PDJ, LS 22, 1969, Greven Gollection
The Plaine of Jars
The curious Megalithic Jars fascinate me. I picture white elephants rolling them into their current locations during a long journey, a very long time long ago. Some say they were sculpted for water storage, others are convinced they are burial urns. Craters near megalithic antiquity is sad and prophetic. For me, the Jars are a symbol of indestructible Faith. Some good things survive through many wars of destruction. These Jars contain spiritual history and are a proverb for all generations.
Megalithic Jars:The high grassy plateau explores wilderness beauty beyond the senses. This is a mysterious spiritual place floating with ancestral messengers. The "Plaine de Jarres" is a very fertile, rolling meadow garden, surrounded by forested mountains and topped with mist and lore. The elevation is about 3600 ft above sea level. Rice patties come to life in greenish gold hues while water buffalo pull the wooden till. The living was slow paced and labor intensive. The villages, were clan cooperatives, peaceful in restful poppy colored dreams. Then another enemy is near and again we fight or be crushed.

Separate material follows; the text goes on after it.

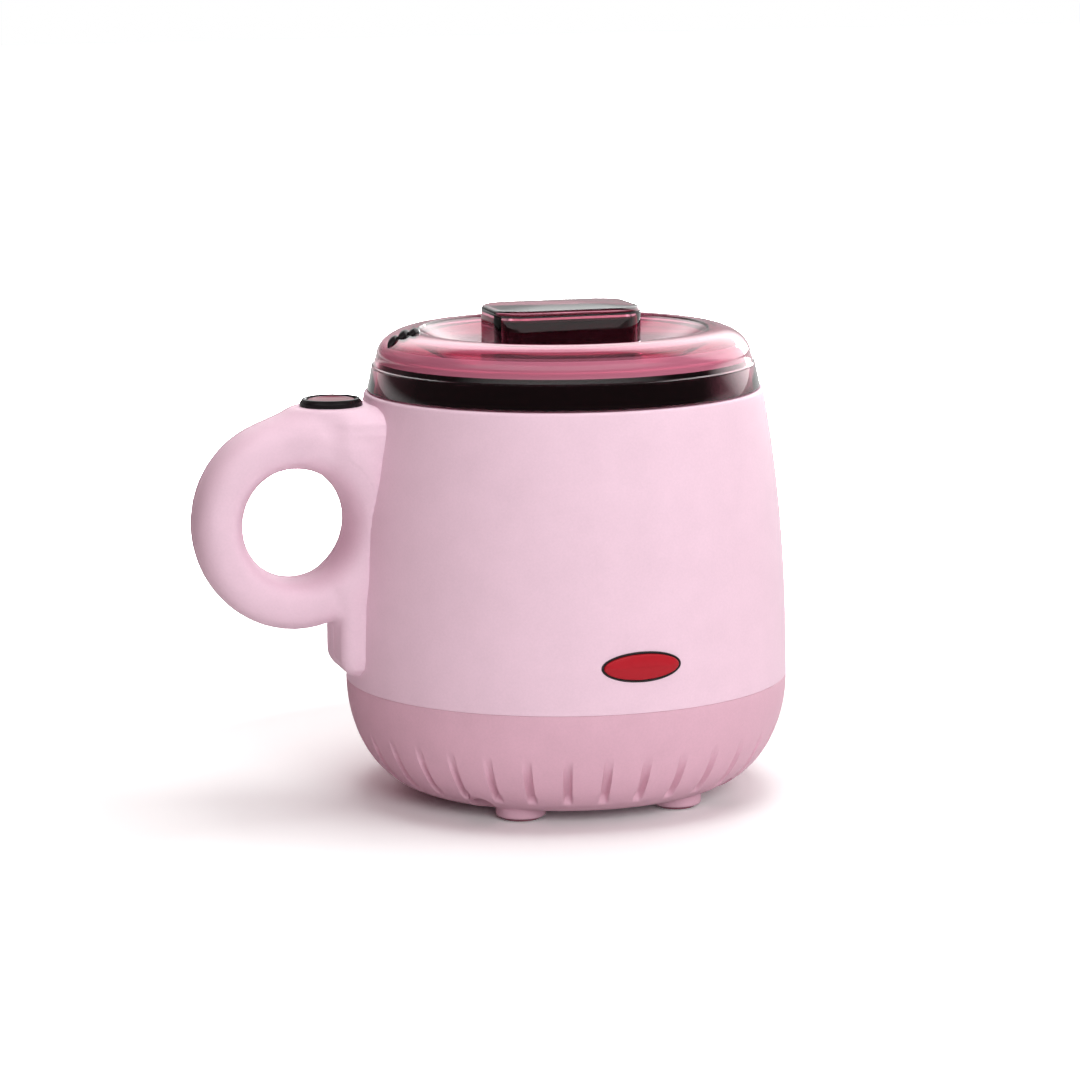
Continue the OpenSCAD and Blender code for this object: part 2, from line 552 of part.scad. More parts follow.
// Rivets end inside the flange's thickness so that the pot still sits flat
module rim_rivets() color(zinc) at_rivets() translate([0, 0, pot_flange_z + flange_t])
  cylinder(r = 1.2, h = 3.7, $fn = 24);

// ---- Lid ----

dome_z = crest_z - 8.4;
module lid_outline() {
  polygon(concat([[61.9, lid_foot_z], [60.9, 132.6], [59.2, 138.6]],
    arc(47.4, dome_z, 11.5, 8.4, 4, 90, 14), [[dish_rim_r + 0.6, crest_z - 0.1],
      [dish_rim_r, crest_z - 0.7], [dish_floor_r, dish_z], [0, dish_z], [0, dish_z - lid_t],
      [dish_floor_r - 0.8, dish_z - lid_t], [dish_rim_r - 1.6, crest_z - 3]],
    arc(47.2, dome_z, 9.6, 6.3, 100, 22, 9),
    [[54.8, 141.2], [54.6, rim_top_z + 0.3], [57, rim_top_z + 0.3], [59.9, lid_foot_z]]));
}
module vent_block(grow) {
  translate([-vent_x - vent_size[0] / 2 - grow, -vent_size[1] / 2 - grow, 140])
    cube([vent_size[0] + 2 * grow, vent_size[1] + 2 * grow, 12]);
}
module lid_shell() color(magenta) difference() {
  rotate_extrude($fn = 180) lid_outline();
  for (side = [-1, 1]) translate([side * 11, 0, dish_z - 5]) cylinder(r = 1.7, h = 9, $fn = 32);
  vent_block(fit);
}
module lid_vent() color(black) difference() {
  intersection() {
    vent_block(0);
    rotate_extrude($fn = 180) polygon(concat([[40, 140], [40, crest_z - 1]],
      arc(47.4, dome_z, 11.8, 8.8, 95, 4, 14), [[57, 140]]));
  }
  rotate_extrude($fn = 180) polygon(concat([[40, 138], [40, crest_z - 4]],
    arc(47.2, dome_z, 9.3, 6, 95, 4, 10), [[54, 138]]));
  for (i = [-1.5:1.5]) translate([-vent_x + i * 2.2 - 0.45, -3.4, 138]) cube([0.9, 6.8, 14]);
}

// Rounded block of length l and width w from z = 0, with a softened top edge
module knob_block(l, w, h, r, soft) {
  hull() for (x = [-1, 1], y = [-1, 1]) translate([x * (l / 2 - r), y * (w / 2 - r), 0]) {
    cylinder(r = r, h = h - soft, $fn = 32);
    cylinder(r = r - soft, h = h, $fn = 32);
    cylinder(r = r - soft * 0.3, h = h - soft * 0.3, $fn = 32);
  }
}
knob_wall = 1.8;
knob_h = knob_top_z - dish_z;
module lid_knob() color(magenta) translate([0, 0, dish_z]) difference() {
  knob_block(knob_l, knob_w, knob_h, 10, 1.4);
  translate([0, 0, -cut])
    knob_block(knob_l - 2 * knob_wall, knob_w - 2 * knob_wall, knob_h - 2.6 + cut, 8 - knob_wall, 0.6);
}
module knob_core() color(black) translate([0, 0, dish_z]) difference() {
  knob_block(knob_l - 2 * knob_wall - 0.4, knob_w - 2 * knob_wall - 0.4, knob_h - 4.4, 8 - knob_wall, 0.6);
  for (side = [-1, 1]) translate([side * 11, 0, -cut]) cylinder(r = 1.5 + hole_play, h = 8.5, $fn = 32);
}
module knob_screws() color(zinc) for (side = [-1, 1]) translate([side * 11, 0, dish_z - lid_t])
  pan_screw(1.5, 9, 2.8, 1.9);

outer_shell();
base_cup();
foot_pads();
base_screws();
handle_front();
handle_rear();
handle_screws();
button_bezel();
power_button();
button_spring();
button_switch();
switch_board();
indicator_lens();
lamp_seal();
indicator_led();
lamp_holder();
heater_well();
well_seal();
heater_band();
band_clamp();
clamp_screw();
insulation_sleeve();
thermostat();
thermostat_clip();
thermal_fuse();
fuse_clip();
well_stud();
stud_nut();
heat_shield();
shield_screws();
control_board();
board_screws();
power_relay();
terminal_block();
filter_capacitor();
control_chip();
cord_gland();
heater_leads();
switch_lead();
lamp_lead();
thermostat_leads();
wax_pot();
pot_rim();
rim_rivets();
lid_shell();
lid_vent();
lid_knob();
knob_core();
knob_screws();
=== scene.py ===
import json
import math
import bmesh
import bpy
import numpy as np
from mathutils import Matrix, Vector


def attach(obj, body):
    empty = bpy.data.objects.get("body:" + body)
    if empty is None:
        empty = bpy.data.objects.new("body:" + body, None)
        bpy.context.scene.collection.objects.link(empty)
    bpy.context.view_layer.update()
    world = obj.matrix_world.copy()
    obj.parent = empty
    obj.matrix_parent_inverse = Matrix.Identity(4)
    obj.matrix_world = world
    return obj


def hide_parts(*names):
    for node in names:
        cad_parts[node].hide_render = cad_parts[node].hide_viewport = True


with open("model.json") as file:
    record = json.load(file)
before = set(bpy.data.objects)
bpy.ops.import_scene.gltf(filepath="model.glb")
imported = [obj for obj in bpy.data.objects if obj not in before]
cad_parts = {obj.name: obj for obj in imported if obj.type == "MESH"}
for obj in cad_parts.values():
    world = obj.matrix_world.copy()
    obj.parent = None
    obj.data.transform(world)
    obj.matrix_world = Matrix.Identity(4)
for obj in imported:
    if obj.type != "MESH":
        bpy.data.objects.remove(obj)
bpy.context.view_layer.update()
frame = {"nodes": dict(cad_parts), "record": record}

mm = 0.001
print("frame loaded:", len(frame["nodes"]), "solids")


# links a socket to an input, or sets the input to a plain value
def feed(tree, socket, value):
    if isinstance(value, bpy.types.NodeSocket):
        tree.links.new(value, socket)
    else:
        socket.default_value = value


def calc(tree, operation, *values):
    node = tree.nodes.new("ShaderNodeMath")
    node.operation = operation
    for socket, value in zip(node.inputs, values):
        feed(tree, socket, value)
    return node.outputs[0]


def vectorCalc(tree, operation, first, second=None):
    node = tree.nodes.new("ShaderNodeVectorMath")
    node.operation = operation
    feed(tree, node.inputs[0], first)
    if second is not None:
        feed(tree, node.inputs["Scale" if operation == "SCALE" else 1], second)
    return node.outputs["Value" if operation in ("DOT_PRODUCT", "LENGTH") else "Vector"]


# limits are the lowest and highest input, then the outputs at those two
def ramp(tree, value, limits, kind="SMOOTHSTEP"):
    node = tree.nodes.new("ShaderNodeMapRange")
    node.interpolation_type = kind
    for label, given in zip(("Value", "From Min", "From Max", "To Min", "To Max"), (value, *limits)):
        feed(tree, node.inputs[label], given)
    return node.outputs["Result"]


def noise(tree, point, scale, detail):
    node = tree.nodes.new("ShaderNodeTexNoise")
    node.inputs["Detail"].default_value = detail
    feed(tree, node.inputs["Vector"], point)
    feed(tree, node.inputs["Scale"], scale)
    return node.outputs["Fac"]


def mixed(tree, *values):
    node = tree.nodes.new("ShaderNodeMixShader")
    for socket, value in zip(node.inputs, values):
        tree.links.new(value, socket)
    return node.outputs[0]


# a node group with named sockets: inputs are (name, kind) or (name, kind, value), outputs (name, kind)
def newGroup(kind, name, inputs, outputs):
    group = bpy.data.node_groups.new(name, kind)
    for label, socketKind, *value in inputs:
        socket = group.interface.new_socket(label, in_out="INPUT", socket_type="NodeSocket" + socketKind)
        if value:
            socket.default_value = value[0]
    for label, socketKind in outputs:
        group.interface.new_socket(label, in_out="OUTPUT", socket_type="NodeSocket" + socketKind)
    return group, group.nodes.new("NodeGroupInput").outputs, group.nodes.new("NodeGroupOutput").inputs


# the camera's place, its turns in degrees and its lens in millimetres
view = {"place": (-0.3327, -1.1530, 0.2849), "yaw": -15.72, "pitch": 9.684, "roll": 0.592, "lens": 127.99}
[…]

Were the granite Jars quarried at the site marked quarry? A: Good question! A geological survey in the early part of 2008 could not establish with a degree of certainty where the granite came from for the two sites populated with granite jars and located just a few kilometres from Muang Khoun (the former capital of Xieng Khouang Province, located approx. 32km south of Phonsavan). Two potential sources of granite have been located not far from these two sites (Site 13 and Site 16, of which Site 16 is open to the public). Neither of the potential quarries is open to the public but I have visited both several times. The first, Ban Natad, is a river bed populated with granite boulders and the second, Huay Fa Par, consists of two 6-metre high blocks of granite separated by a gap of 2 metres. The geological survey (which I am not at liberty to share, I am afraid, on pain of getting into some serious trouble), concluded that blocks of granite for the jars could have been extracted along the tectonic joints at Huay Fa Par but the blocks would have been far larger than any of the surviving jars at either Site 13 or Site 16. I am enclosing a picture of Huay Fa Par, taken a few years ago.

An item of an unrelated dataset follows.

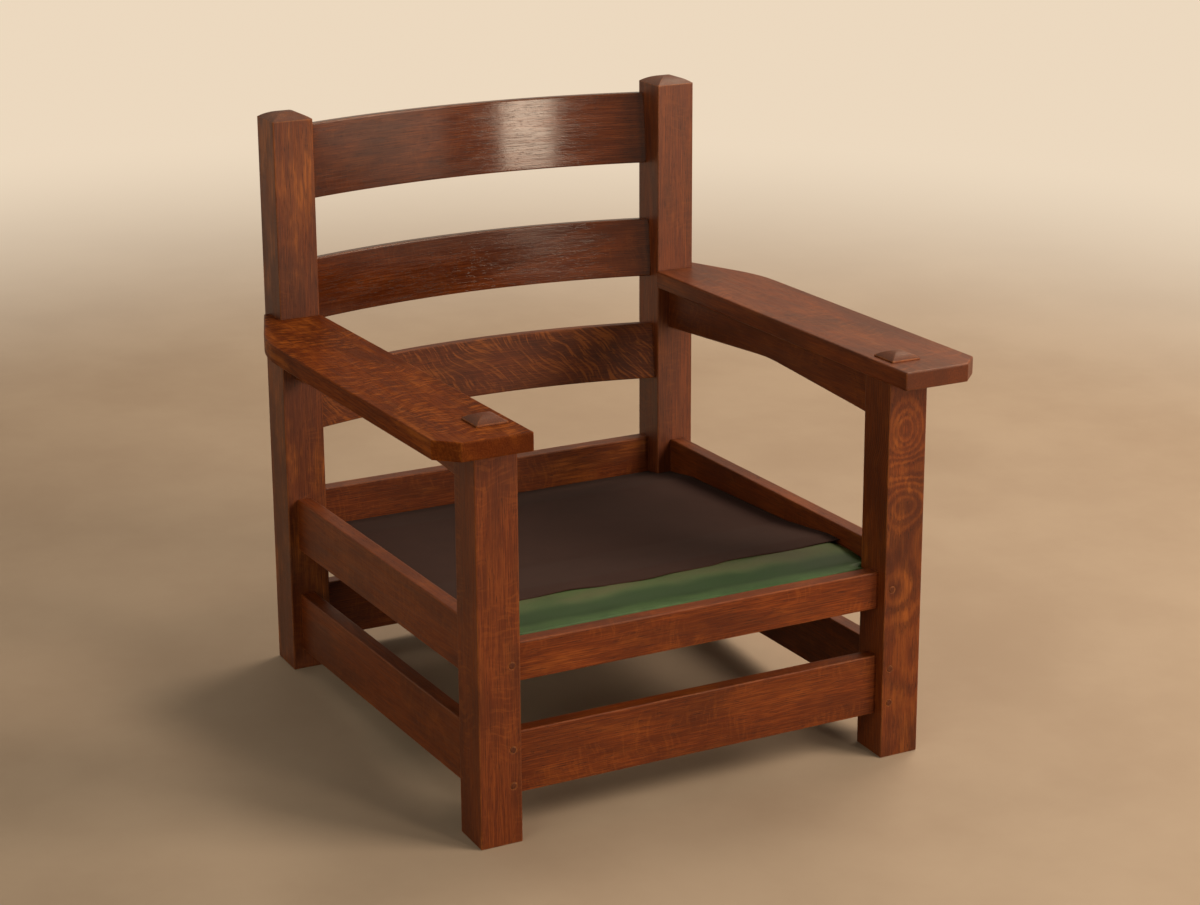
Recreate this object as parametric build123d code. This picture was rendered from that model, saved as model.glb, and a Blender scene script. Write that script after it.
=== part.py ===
from build123d import *
import math
import os

# Mission lounge chair: square posts, tenoned rails, flat arms, bowed slats and a
# sprung seat deck fixed inside the seat rails. Millimetres.
# X runs across the chair, Y from front to back, Z up along the posts. The chair is
# modelled with its posts upright, from the front posts' front face (Y = 0), its
# middle (X = 0) and the front feet (Z = 0). At the end it is leaned back, its feet
# are cut to the floor, and its origin moves to the middle of its footprint.

# Whole chair
width_over_posts = 677.0
depth_over_posts = 690.0
lean_back_deg = 2.9
edge_ease = 1.5
foot_chamfer = 1.0

# Posts
post_side = 60.0
back_post_eave = 849.0
back_post_cap_rise = 10.0

# Arms
arm_top_height = 566.0
arm_thickness = 25.4
arm_side_overhang = 64.0
arm_front_overhang = 41.0
arm_inner_overhang = 3.0
arm_corner_clip = 28.0
arm_taper_length = 140.5
arm_taper_deg = 21.8
arm_taper_bend_radius = 220.0
arm_back_end_inset = 16.0
arm_edge_round = 2.0
arm_tenon_width = 20.0
arm_tenon_thickness = 12.0
arm_tenon_length = 20.0

# The front posts' tenons that come up through the arms
through_tenon_side = 44.0
through_tenon_reveal = 2.0
through_tenon_cap_rise = 8.0

# Peaked boards under the arms
apron_thickness = 20.0
apron_end_height = 66.0
apron_peak_rise = 19.5
apron_peak_radius = 400.0
apron_tenon_thickness = 10.0
apron_tenon_length = 20.0
apron_tenon_shoulder = 12.0

# Rails
rail_thickness = 22.0
seat_rail_bottom = 217.0
seat_rail_height = 77.5
front_seat_rail_height = 53.0
low_rail_bottom = 62.0
low_rail_height = 86.0
front_rail_setback = 16.0
side_rail_setback = 15.0
back_rail_setback = 8.0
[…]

Q: Have any lids been found? A: another very good question. In short, no “lid” has ever been found atop a jar. The “lid” riddle rests on the assumption that the jars were stone coffins for the decay of the body prior to secondary burial or cremation. I dispute this notion and in my PhD thesis I argue otherwise.
Q: Are there any other cultures who sculpted large jars from granite or mass produced stone urns? A: Yes, in Sulawesi, Sumatra, an in the Indian states of Assam and Nagaland, among others. I am sending you an image of a megalithic jar from northeast India. Those in Sulawesi and NE India have an aperture but the megaliths in Sumatra’s Jambi Highlands do not have an aperture but have drum-like ends, often decorated. I also enclose a picture of one of the Jambi megaliths. However, the jars of north Laos are the most numerous, since more than 2,000 have survived.
Q: What is the approximate weight of the large Jars? A: the weight varies from several hundred kilos to 31 tons, the heaviest jar, as estimated by the geologist who assessed the Plain of Jars in 2008. The tallest jar is just over 3 metres.
Q: how long would it take to carve the jars with stone age tools? A: the jars of Xieng Khouang are not Stone Age creations. They were created, over a long period of time (according me), starting in the Late Iron Age. No study has been carried out in this regard, but I reckon it would have required far less than the time needed to carve a single Easter Island statue. It has been estimated that six masons using hammerstones would require up to a year to carve a 15 m high Easter Island statue.